## GOAL
In the data that follows, find the line containing "that you describe."; then quote that line and every line after it, exactly, through the last one.

## RECORDS FOR THE EXERCISE

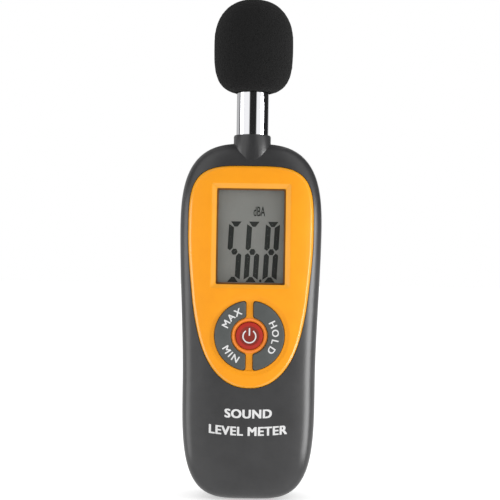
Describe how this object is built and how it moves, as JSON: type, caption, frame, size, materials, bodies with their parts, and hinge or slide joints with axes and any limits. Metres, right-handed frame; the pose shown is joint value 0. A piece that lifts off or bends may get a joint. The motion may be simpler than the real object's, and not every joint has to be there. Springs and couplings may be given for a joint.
{
  "type": "sound level meter",
  "caption": "Hand-held sound level meter: slim tapered case with a coloured front panel, display window, ring of press keys, slender microphone tube and round foam windscreen.",
  "frame": {"origin": "centre of the mouth of the tripod thread in the flat back of the case", "axes": "+Z along the case towards the microphone, +Y out of the back, +X to the right seen from the front"},
  "size_m": [0.0562, 0.0354, 0.1992],
  "materials": {
    "foam": "open-cell foam",
    "tube_metal": "polished",
    "capsule_metal": "satin",
    "black_rubber": "matt",
    "red_wire": "satin",
    "black_wire": "satin",
    "case_plastic": "satin",
    "screw_metal": "zinc plated",
    "label": "satin",
    "panel_plastic": "satin",
    "lens": "clear",
    "lcd_glass": "clear",
    "reflector": "matt",
    "strip_rubber": "matt",
    "frame_plastic": "matt",
    "key_plastic": "satin",
    "power_plastic": "satin",
    "switch_metal": "plated",
    "black_plastic": "matt",
    "board": "solder mask",
    "sleeve": "printed sleeve",
    "trimmer_blue": "satin",
    "trimmer_white": "satin",
    "battery_jacket": "lacquered",
    "insert_brass": "turned"
  },
  "bodies": {
    "meter": {"mic_grid": "tube_metal", "mic_capsule": "capsule_metal", "mic_holder": "black_rubber", "mic_tube": "tube_metal", "mic_lead_signal": "red_wire", "mic_lead_ground": "black_wire", "front_case": "case_plastic", "rear_case": "case_plastic", "case_screws": "screw_metal", "rear_label": "label", "front_panel": "panel_plastic", "window_lens": "lens", "lcd_front_glass": "lcd_glass", "lcd_rear_glass": "lcd_glass", "lcd_reflector": "reflector", "lcd_strip_upper": "strip_rubber", "lcd_strip_lower": "strip_rubber", "lcd_frame": "frame_plastic", "max_min_switch": "black_plastic", "hold_switch": "black_plastic", "power_switch": "black_plastic", "main_board": "board", "board_screws": "screw_metal", "controller_chip": "black_plastic", "amplifier_chip": "black_plastic", "detector_chip": "black_plastic", "crystal": "switch_metal", "capacitors": "sleeve", "shield_can": "switch_metal", "trimmer_body": "trimmer_blue", "battery": "battery_jacket", "battery_terminals": "switch_metal", "battery_snap": "black_plastic", "snap_contacts": "switch_metal", "battery_lead_red": "red_wire", "battery_lead_black": "black_wire", "door_insert": "insert_brass", "tripod_insert": "insert_brass"},
    "windscreen_body": {"windscreen": "foam"},
    "power_key_body": {"power_key": "power_plastic", "power_plunger": "switch_metal"},
    "max_min_key_body": {"max_min_key": "key_plastic", "max_min_plunger": "switch_metal"},
    "hold_key_body": {"hold_key": "key_plastic", "hold_plunger": "switch_metal"},
    "door_body": {"battery_door": "case_plastic", "door_screw": "screw_metal"},
    "trimmer_body_turning": {"trimmer_rotor": "trimmer_white"}
  },
  "joints": [
    {"name": "windscreen_pull", "type": "slide", "parent": "meter", "child": "windscreen_body", "axis": [0, 0, 1], "range_m": [0, 0.03]},
    {"name": "power_key_press", "type": "slide", "parent": "meter", "child": "power_key_body", "axis": [0, 1, 0], "range_m": [0, 0.0005], "stiffness_N_per_m": 4000},
    {"name": "max_min_key_press", "type": "slide", "parent": "meter", "child": "max_min_key_body", "axis": [0, 1, 0], "range_m": [0, 0.0005], "stiffness_N_per_m": 4000},
    {"name": "hold_key_press", "type": "slide", "parent": "meter", "child": "hold_key_body", "axis": [0, 1, 0], "range_m": [0, 0.0005], "stiffness_N_per_m": 4000},
    {"name": "battery_door_open", "type": "hinge", "parent": "meter", "child": "door_body", "pos_m": [0, 0, -0.013], "axis": [1, 0, 0], "range_deg": [0, 70]},
    {"name": "calibration_trimmer_turn", "type": "hinge", "parent": "meter", "child": "trimmer_body_turning", "pos_m": [-0.013, -0.0222, 0.007], "axis": [0, 1, 0], "range_deg": [-135, 135]}
  ]
}
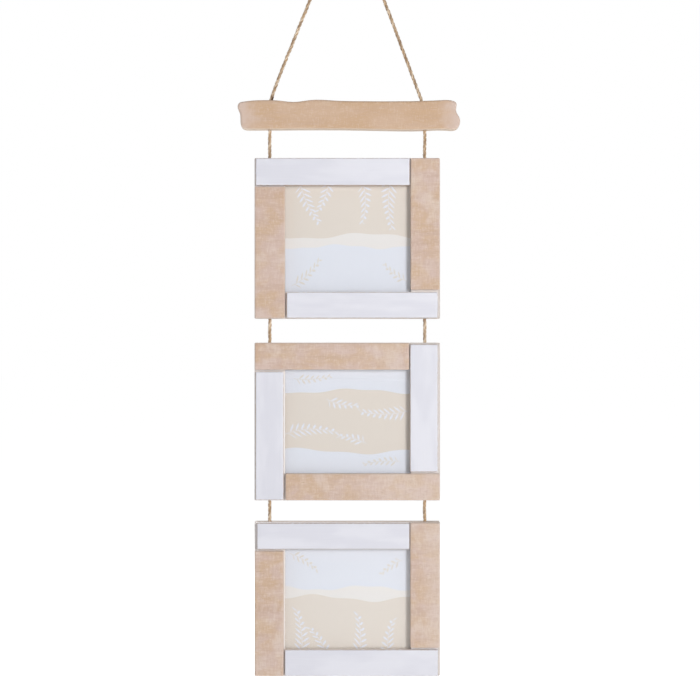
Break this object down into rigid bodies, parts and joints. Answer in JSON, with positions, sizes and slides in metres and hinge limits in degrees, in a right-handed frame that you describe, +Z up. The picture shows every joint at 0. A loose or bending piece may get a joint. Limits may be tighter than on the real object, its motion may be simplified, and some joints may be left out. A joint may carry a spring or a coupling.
{
  "type": "collage photo frame",
  "caption": "Wall-hung collage photo frame: small landscape frames with pinwheel slats, hung one below another on jute cords from a wooden crossbar.",
  "frame": {"origin": "top of the wall hook, where the bend of the hanging cord rests on it", "axes": "+Z up, -Y out of the wall towards the viewer, +X to the viewer's right"},
  "size_m": [0.2078, 0.015, 0.7134],
  "materials": {
    "limed_wood": "matte",
    "white_painted_wood": "satin",
    "back_frame_wood": "matte",
    "clear_glass": "gloss",
    "print_paper": "satin",
    "hardboard": "satin",
    "zinc_steel": "satin",
    "jute_cord": "matte"
  },
  "bodies": {
    "hanging_cord": {"hanging_cord": "jute_cord"},
    "crossbar": {"crossbar": "limed_wood", "crossbar_cord_stubs": "jute_cord"},
    "link_cords_1": {"link_cord_1_left": "jute_cord", "link_cord_1_right": "jute_cord"},
    "frame_1": {"frame_1_back_frame": "back_frame_wood", "frame_1_top_slat": "white_painted_wood", "frame_1_right_slat": "limed_wood", "frame_1_bottom_slat": "white_painted_wood", "frame_1_left_slat": "limed_wood", "frame_1_glass": "clear_glass", "frame_1_print": "print_paper", "frame_1_backing_board": "hardboard", "frame_1_button_screws": "zinc_steel", "frame_1_upper_knots": "jute_cord", "frame_1_lower_knots": "jute_cord"},
    "frame_1_top_button": {"frame_1_top_button": "zinc_steel"},
    "frame_1_right_button": {"frame_1_right_button": "zinc_steel"},
    "frame_1_bottom_button": {"frame_1_bottom_button": "zinc_steel"},
    "frame_1_left_button": {"frame_1_left_button": "zinc_steel"},
    "link_cords_2": {"link_cord_2_left": "jute_cord", "link_cord_2_right": "jute_cord"},
    "frame_2": {"frame_2_back_frame": "back_frame_wood", "frame_2_top_slat": "limed_wood", "frame_2_right_slat": "white_painted_wood", "frame_2_bottom_slat": "limed_wood", "frame_2_left_slat": "white_painted_wood", "frame_2_glass": "clear_glass", "frame_2_print": "print_paper", "frame_2_backing_board": "hardboard", "frame_2_button_screws": "zinc_steel", "frame_2_upper_knots": "jute_cord", "frame_2_lower_knots": "jute_cord"},
    "frame_2_top_button": {"frame_2_top_button": "zinc_steel"},
    "frame_2_right_button": {"frame_2_right_button": "zinc_steel"},
    "frame_2_bottom_button": {"frame_2_bottom_button": "zinc_steel"},
    "frame_2_left_button": {"frame_2_left_button": "zinc_steel"},
    "link_cords_3": {"link_cord_3_left": "jute_cord", "link_cord_3_right": "jute_cord"},
    "frame_3": {"frame_3_back_frame": "back_frame_wood", "frame_3_top_slat": "white_painted_wood", "frame_3_right_slat": "limed_wood", "frame_3_bottom_slat": "white_painted_wood", "frame_3_left_slat": "limed_wood", "frame_3_glass": "clear_glass", "frame_3_print": "print_paper", "frame_3_backing_board": "hardboard", "frame_3_button_screws": "zinc_steel", "frame_3_upper_knots": "jute_cord"},
    "frame_3_top_button": {"frame_3_top_button": "zinc_steel"},
    "frame_3_right_button": {"frame_3_right_button": "zinc_steel"},
    "frame_3_bottom_button": {"frame_3_bottom_button": "zinc_steel"},
    "frame_3_left_button": {"frame_3_left_button": "zinc_steel"}
  },
  "joints": [
    {"name": "crossbar_swing", "type": "hinge", "parent": "hanging_cord", "child": "crossbar", "pos_m": [-0.00135, 0, -0.17364], "axis": [1, 0, 0], "range_deg": [-35, 35]},
    {"name": "link_cords_1_swing", "type": "hinge", "parent": "crossbar", "child": "link_cords_1", "pos_m": [-0.00135, 0, -0.20141], "axis": [1, 0, 0], "range_deg": [-35, 35]},
    {"name": "frame_1_swing", "type": "hinge", "parent": "link_cords_1", "child": "frame_1", "pos_m": [-0.00135, 0, -0.22741], "axis": [1, 0, 0], "range_deg": [-35, 35]},
    {"name": "frame_1_top_button_turn", "type": "hinge", "parent": "frame_1", "child": "frame_1_top_button", "pos_m": [-0.00135, 0.00406, -0.24446], "axis": [0, 1, 0], "continuous": true},
    {"name": "frame_1_right_button_turn", "type": "hinge", "parent": "frame_1", "child": "frame_1_right_button", "pos_m": [0.06925, 0.00406, -0.30236], "axis": [0, 1, 0], "continuous": true},
    {"name": "frame_1_bottom_button_turn", "type": "hinge", "parent": "frame_1", "child": "frame_1_bottom_button", "pos_m": [-0.00135, 0.00406, -0.36026], "axis": [0, 1, 0], "continuous": true},
    {"name": "frame_1_left_button_turn", "type": "hinge", "parent": "frame_1", "child": "frame_1_left_button", "pos_m": [-0.07195, 0.00406, -0.30236], "axis": [0, 1, 0], "continuous": true},
    {"name": "link_cords_2_swing", "type": "hinge", "parent": "frame_1", "child": "link_cords_2", "pos_m": [-0.00135, 0, -0.37731], "axis": [1, 0, 0], "range_deg": [-35, 35]},
    {"name": "frame_2_swing", "type": "hinge", "parent": "link_cords_2", "child": "frame_2", "pos_m": [-0.00135, 0, -0.39961], "axis": [1, 0, 0], "range_deg": [-35, 35]},
    {"name": "frame_2_top_button_turn", "type": "hinge", "parent": "frame_2", "child": "frame_2_top_button", "pos_m": [-0.00135, 0.00406, -0.41531], "axis": [0, 1, 0], "continuous": true},
    {"name": "frame_2_right_button_turn", "type": "hinge", "parent": "frame_2", "child": "frame_2_right_button", "pos_m": [0.06925, 0.00406, -0.47321], "axis": [0, 1, 0], "continuous": true},
    {"name": "frame_2_bottom_button_turn", "type": "hinge", "parent": "frame_2", "child": "frame_2_bottom_button", "pos_m": [-0.00135, 0.00406, -0.53111], "axis": [0, 1, 0], "continuous": true},
    {"name": "frame_2_left_button_turn", "type": "hinge", "parent": "frame_2", "child": "frame_2_left_button", "pos_m": [-0.07195, 0.00406, -0.47321], "axis": [0, 1, 0], "continuous": true},
    {"name": "link_cords_3_swing", "type": "hinge", "parent": "frame_2", "child": "link_cords_3", "pos_m": [-0.00135, 0, -0.54681], "axis": [1, 0, 0], "range_deg": [-35, 35]},
    {"name": "frame_3_swing", "type": "hinge", "parent": "link_cords_3", "child": "frame_3", "pos_m": [-0.00135, 0, -0.56671], "axis": [1, 0, 0], "range_deg": [-35, 35]},
    {"name": "frame_3_top_button_turn", "type": "hinge", "parent": "frame_3", "child": "frame_3_top_button", "pos_m": [-0.00135, 0.00406, -0.58076], "axis": [0, 1, 0], "continuous": true},
    {"name": "frame_3_right_button_turn", "type": "hinge", "parent": "frame_3", "child": "frame_3_right_button", "pos_m": [0.06925, 0.00406, -0.63866], "axis": [0, 1, 0], "continuous": true},
    {"name": "frame_3_bottom_button_turn", "type": "hinge", "parent": "frame_3", "child": "frame_3_bottom_button", "pos_m": [-0.00135, 0.00406, -0.69656], "axis": [0, 1, 0], "continuous": true},
    {"name": "frame_3_left_button_turn", "type": "hinge", "parent": "frame_3", "child": "frame_3_left_button", "pos_m": [-0.07195, 0.00406, -0.63866], "axis": [0, 1, 0], "continuous": true}
  ]
}
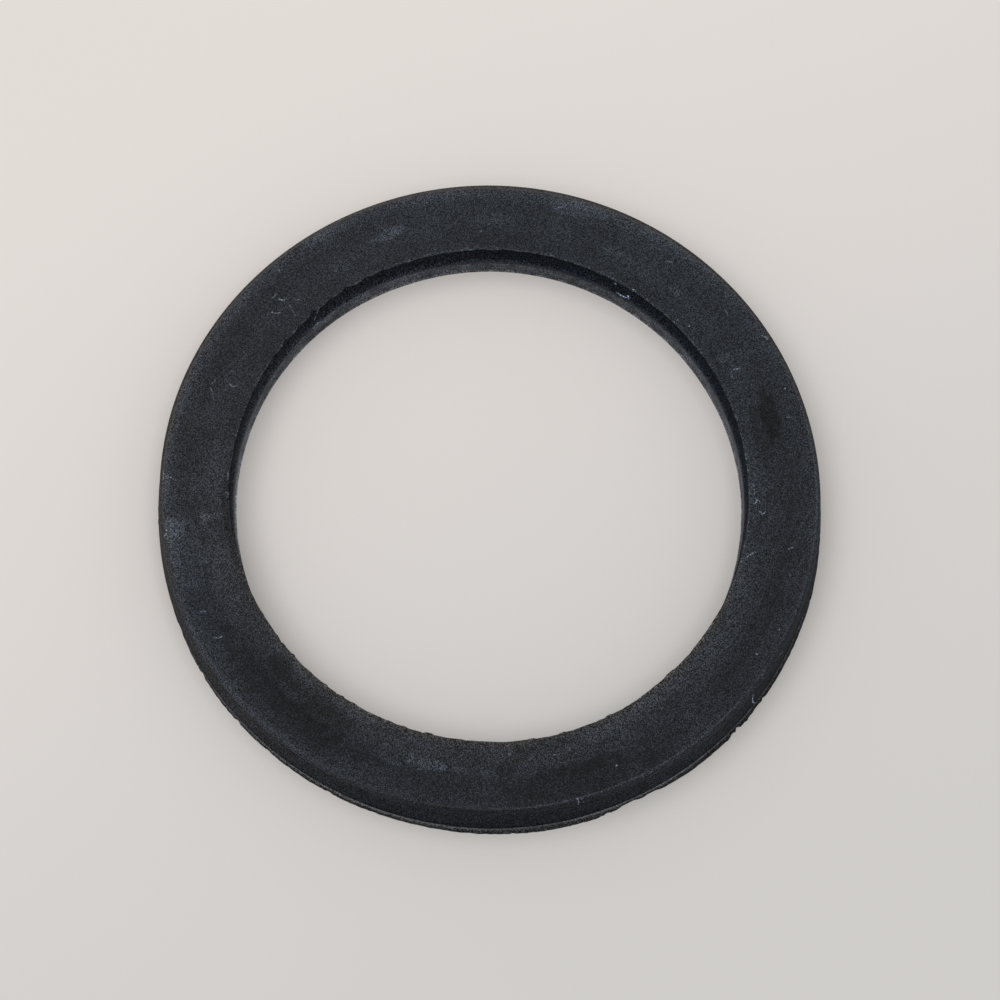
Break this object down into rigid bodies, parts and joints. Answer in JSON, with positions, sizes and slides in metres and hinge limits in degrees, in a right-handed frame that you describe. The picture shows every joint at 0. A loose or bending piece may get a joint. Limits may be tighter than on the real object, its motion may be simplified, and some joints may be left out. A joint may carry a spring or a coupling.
{
  "type": "gasket",
  "caption": "Flat moulded rubber ring gasket with a drafted outer wall, a stepped bore and a thin flash line around its foot.",
  "frame": {"origin": "middle of the lower sealing face, on the ring's axis", "axes": "+Z along the ring's axis, from the lower sealing face to the upper one"},
  "size_m": [0.0799, 0.0802, 0.0063],
  "materials": {
    "rubber": "matt black moulded nitrile rubber"
  },
  "bodies": {
    "root": {"gasket": "rubber"}
  },
  "joints": []
}
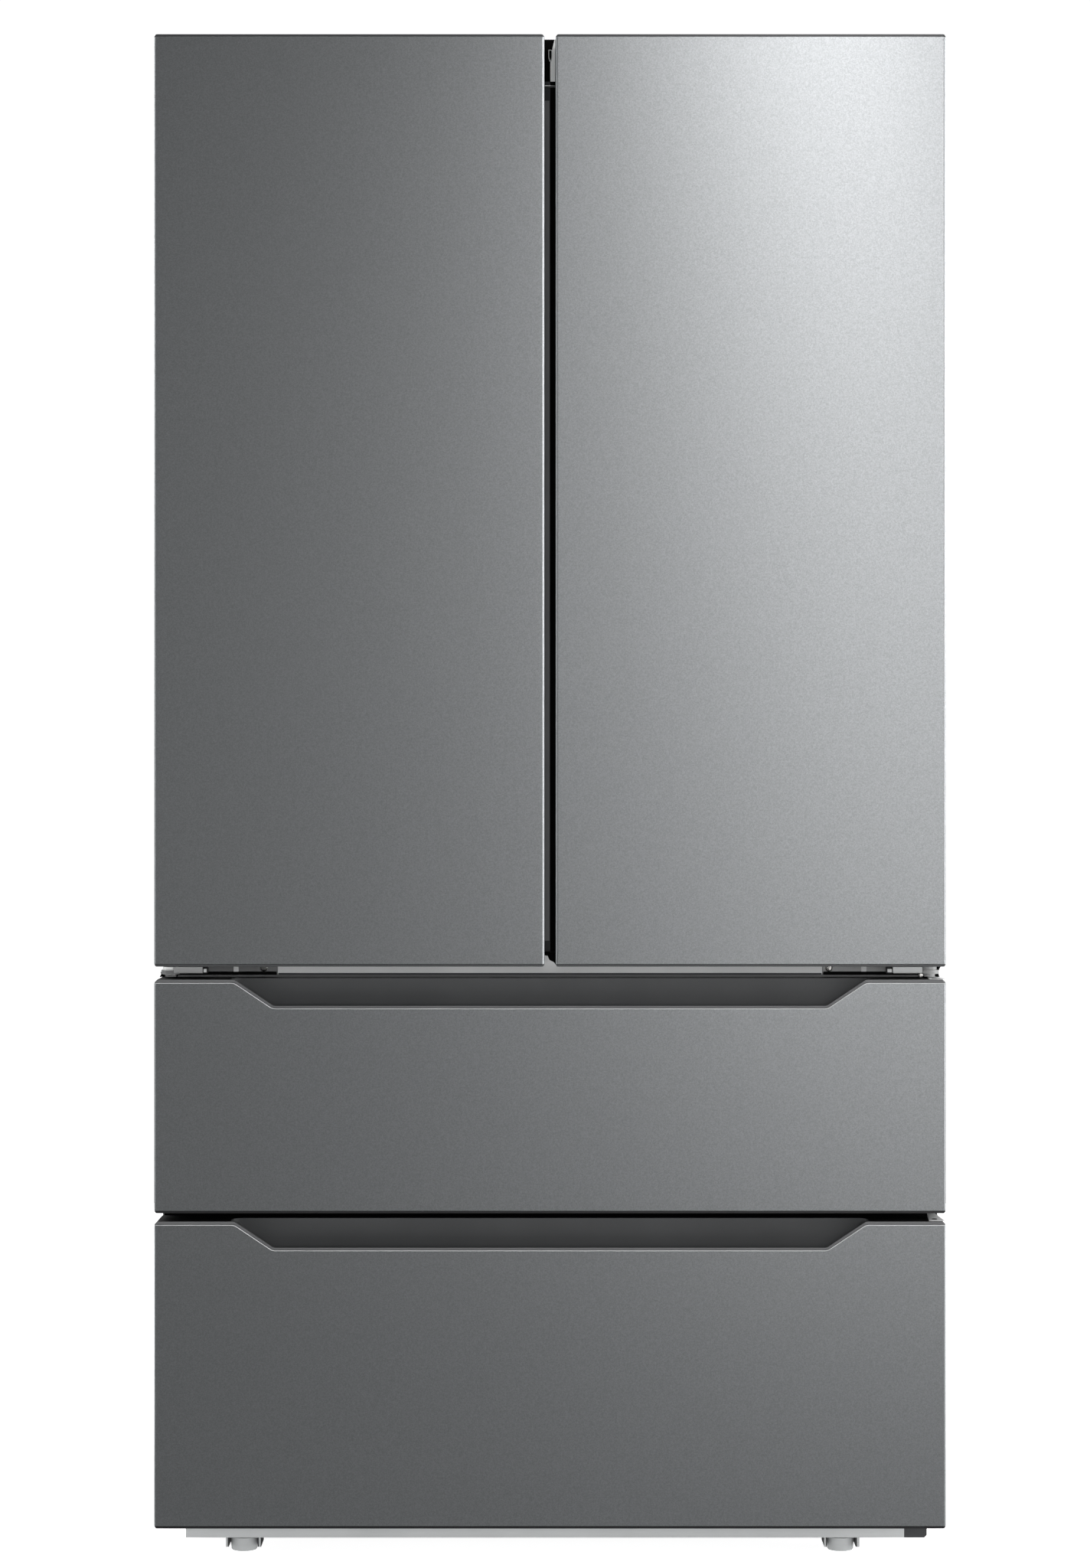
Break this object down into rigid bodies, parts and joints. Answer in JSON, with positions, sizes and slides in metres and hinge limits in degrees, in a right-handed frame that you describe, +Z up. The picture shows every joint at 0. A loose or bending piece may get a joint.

## REPLY
Break this object down into rigid bodies, parts and joints. Answer in JSON, with positions, sizes and slides in metres and hinge limits in degrees, in a right-handed frame that you describe. The picture shows every joint at 0. A loose or bending piece may get a joint. Limits may be tighter than on the real object, its motion may be simplified, and some joints may be left out. A joint may carry a spring or a coupling.
{
  "type": "gasket",
  "caption": "Flat moulded rubber ring gasket with a drafted outer wall, a stepped bore and a thin flash line around its foot.",
  "frame": {"origin": "middle of the lower sealing face, on the ring's axis", "axes": "+Z along the ring's axis, from the lower sealing face to the upper one"},
  "size_m": [0.0799, 0.0802, 0.0063],
  "materials": {
    "rubber": "matt black moulded nitrile rubber"
  },
  "bodies": {
    "root": {"gasket": "rubber"}
  },
  "joints": []
}
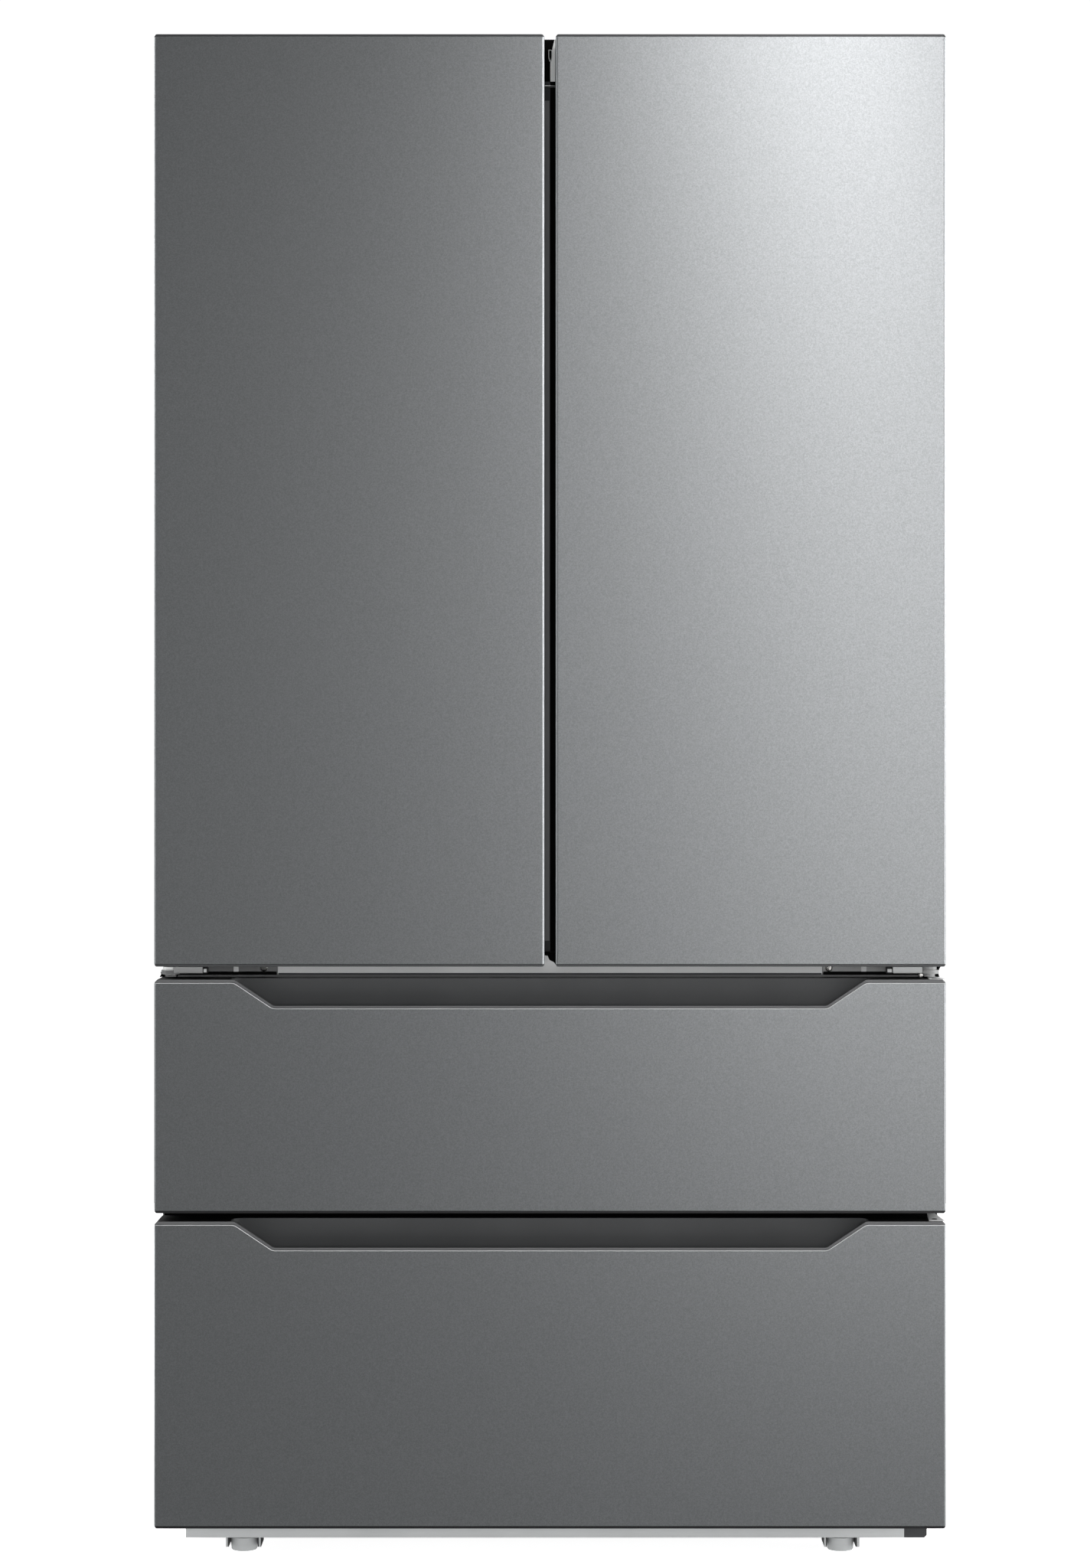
Break this object down into rigid bodies, parts and joints. Answer in JSON, with positions, sizes and slides in metres and hinge limits in degrees, in a right-handed frame that you describe, +Z up. The picture shows every joint at 0. A loose or bending piece may get a joint.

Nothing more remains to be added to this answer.